This morning, after gymnastics class, we drove over to the optical shop to pick up my 4-year old son’s new lavender purple glasses. He chose these glasses after my husband told him that he could have his new glasses in any color he wanted, red, blue, or purple. So of course he chose purple.
Apparently I am not as open-minded as I’d like to think I am.
I tried to get him to choose the navy ones. I handed him another pair of black with red accents. I picked out a dark deep purple frame. But these were the ones he wanted through and through. Today when we got them, he said “mommy, this light purple is my favorite!” Sigh. (Then when choosing a case, he was offered red or blue and he chose red because it was his favorite, so…yeah…4-year olds.)
But it stays with me because my reaction to his color choice bothers me. Why should I care what color glasses he wants? His eyesight dictates that he will probably be getting new glasses yearly for a while (and thank god we have the means for that, but that is a story for a different post) so it’s likely that he will like a different color at this time next year.
I mean, what will my mom say? What will my relatives in another country say when we go to visit them over Christmas this upcoming year? What will his friends and teachers say?? I start to prepare responses for people’s reactions. I do that sort of thing, especially since 2016. Like if someone parks too close to me in the parking lot, would I be ready to throw down? Or if I’m walking down the street past Planned Parenthood and those goddamned protestors want to say something to me, what smart retort would I come up with? Or when I am in a predominantly white situation and someone wants to be problematic about it, would I be prepared for the viral epic shutdown?
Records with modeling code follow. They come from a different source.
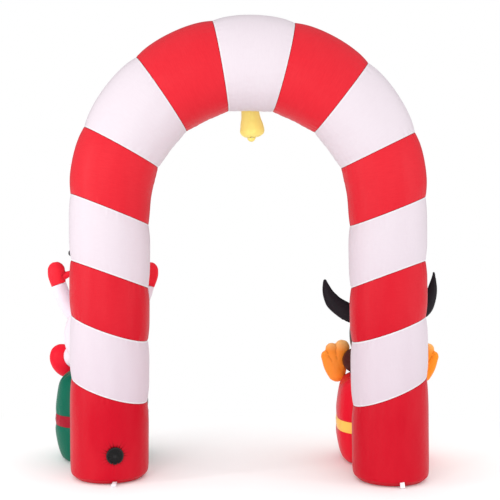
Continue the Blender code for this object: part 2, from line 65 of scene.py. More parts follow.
# %% Camera
ARCH_MIDDLE = Vector((0.064, -0.242, 0.0))
EYE_FROM_MIDDLE = Vector((0.20, -5.50, 1.45))
EYE_TILT = math.radians(2.47)

camera = bpy.data.objects.new("camera", bpy.data.cameras.new("camera"))
bpy.context.collection.objects.link(camera)
camera.location = ARCH_MIDDLE + EYE_FROM_MIDDLE
towards_arch = math.atan2(EYE_FROM_MIDDLE.x, -EYE_FROM_MIDDLE.y)
camera.rotation_euler = (math.radians(90.0) - EYE_TILT, 0.0, towards_arch)
camera.data.sensor_width = 36.0
camera.data.lens = 75.0
bpy.context.scene.camera = camera

# %% [markdown]
# ## Small helpers
# Operators act on whatever is selected, so `pick` first deselects everything. The points of a mesh
# are read and written as one array, which is far quicker than a loop over its vertices.

# %% Helpers
FIT_LIMIT = 0.012            # how far one fit may move a point of the cage
SAME_POINT = 0.00003         # points this near to each other are one


def pick(*pieces):
    bpy.ops.object.select_all(action="DESELECT")
    for piece in pieces:
        piece.select_set(True)
    bpy.context.view_layer.objects.active = pieces[0]


def points_of(piece):
    flat = np.zeros(len(piece.data.vertices) * 3)
    piece.data.vertices.foreach_get("co", flat)
    return flat.reshape(-1, 3)


def normals_of(piece):
    flat = np.zeros(len(piece.data.vertices) * 3)
    piece.data.vertices.foreach_get("normal", flat)
    return flat.reshape(-1, 3)


def put_points(piece, points):
    piece.data.vertices.foreach_set("co", points.astype(np.float32).ravel())
    piece.data.update()


def write_map(piece, name, first, second, girth=None):
    """A UV map from two numbers for each point, in metres. Where the first one goes around a tube of
    that girth, a face that holds its end and its start is carried over the end."""
    layer = piece.data.uv_layers.get(name) or piece.data.uv_layers.new(name=name)
    corners = np.zeros(len(piece.data.loops), np.int32)
    piece.data.loops.foreach_get("vertex_index", corners)
    around = first[corners]
    if girth:
        starts = np.array([face.loop_start for face in piece.data.polygons])
        sizes = np.diff(np.append(starts, len(corners)))
        highest = np.repeat(np.maximum.reduceat(around, starts), sizes)
        around = np.where(highest - around > girth / 2, around + girth, around)
    pairs = np.stack((around, second[corners]), axis=1)
    layer.data.foreach_set("uv", pairs.astype(np.float32).ravel())


def paint(piece, name, values):
    """Stores one number for each point of a piece, which a material can read."""
    stored = piece.data.attributes.new(name, "FLOAT", "POINT")
    stored.data.foreach_set("value", values.astype(np.float32))


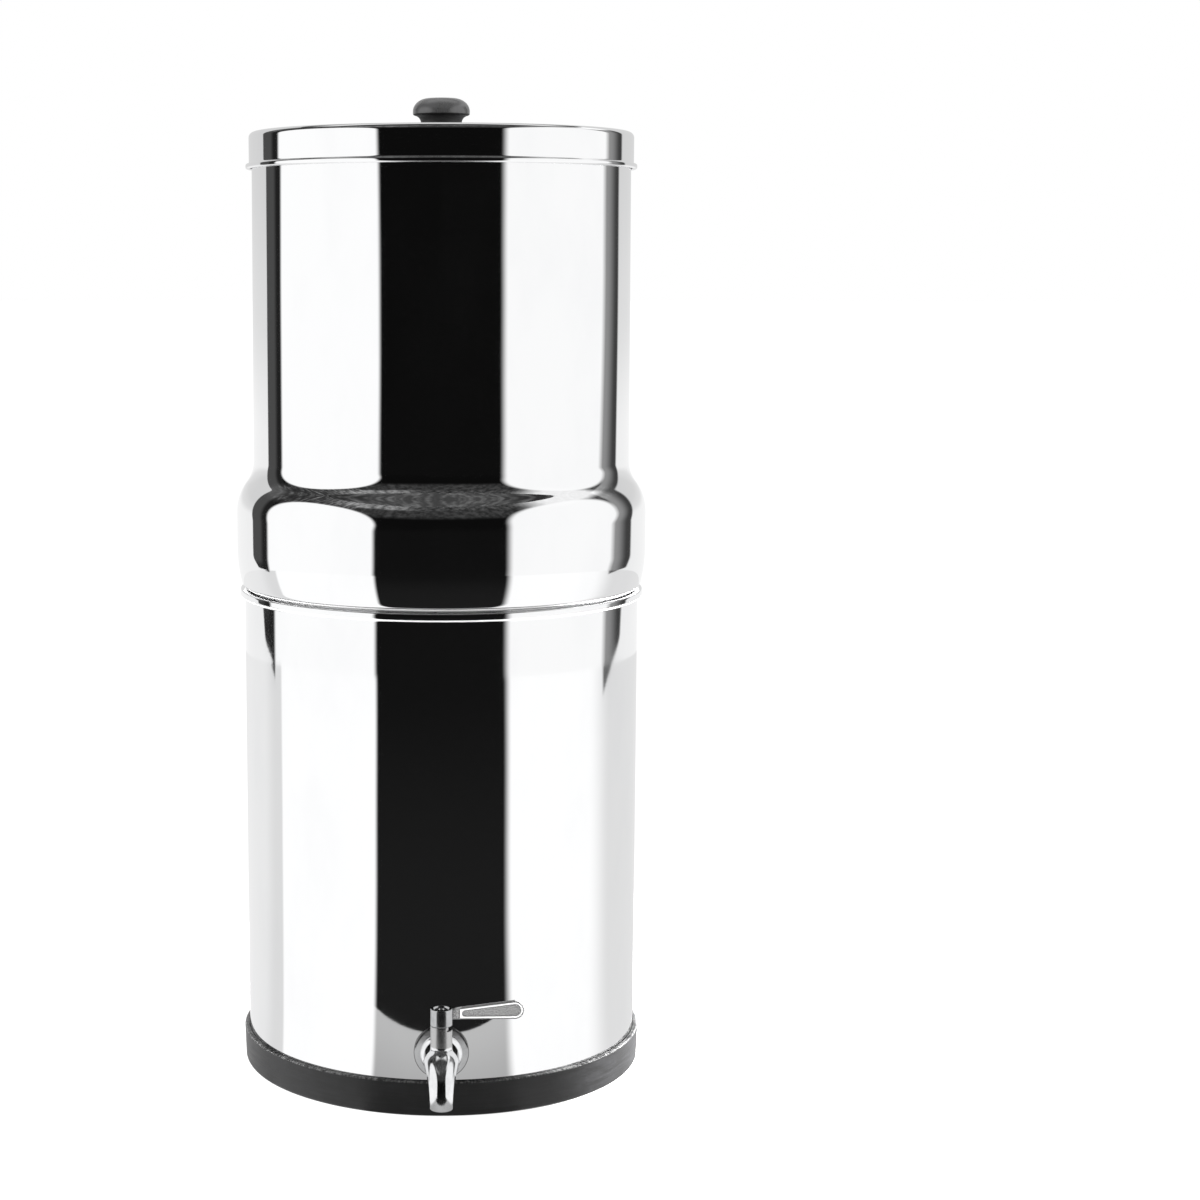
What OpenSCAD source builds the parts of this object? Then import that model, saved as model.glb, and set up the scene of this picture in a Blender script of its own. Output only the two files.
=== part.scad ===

He chose them himself. It’s my husband’s idea – he suggested it. He likes purple right now. He’s really into trucks and building things and is otherwise really…gender normative. Is THAT the issue? But I live in a progressive neighborhood! I have friends of every orientation! I don’t care who he falls in love with! I don’t care what others think! I’m not bigoted!!
Wow. These glasses have made me realize that while all those things may be true, the root of all this is that we all have bias. And by wanting to protect him from other people’s judgment and bias, it comes to light that I myself have my own biases to work out.
This is really only the first(?) test among many that will come with confronting myself on my ingrained gender-normative (and who knows what other normative) biases that I have within myself. I can say that I am progressive all I want, but these beliefs do exist within me for whatever reason, and it is always going to be a conscious effort to remind myself to face them and actively quell them when they pop up.
I love your glasses because you love your glasses, buddy. Mommy is sorry that she didn’t just immediately say “you look so awesome” when she saw them. Mommy just has issues – and I’m working on them so that this world can be a better place when you start to find your way in it, my love.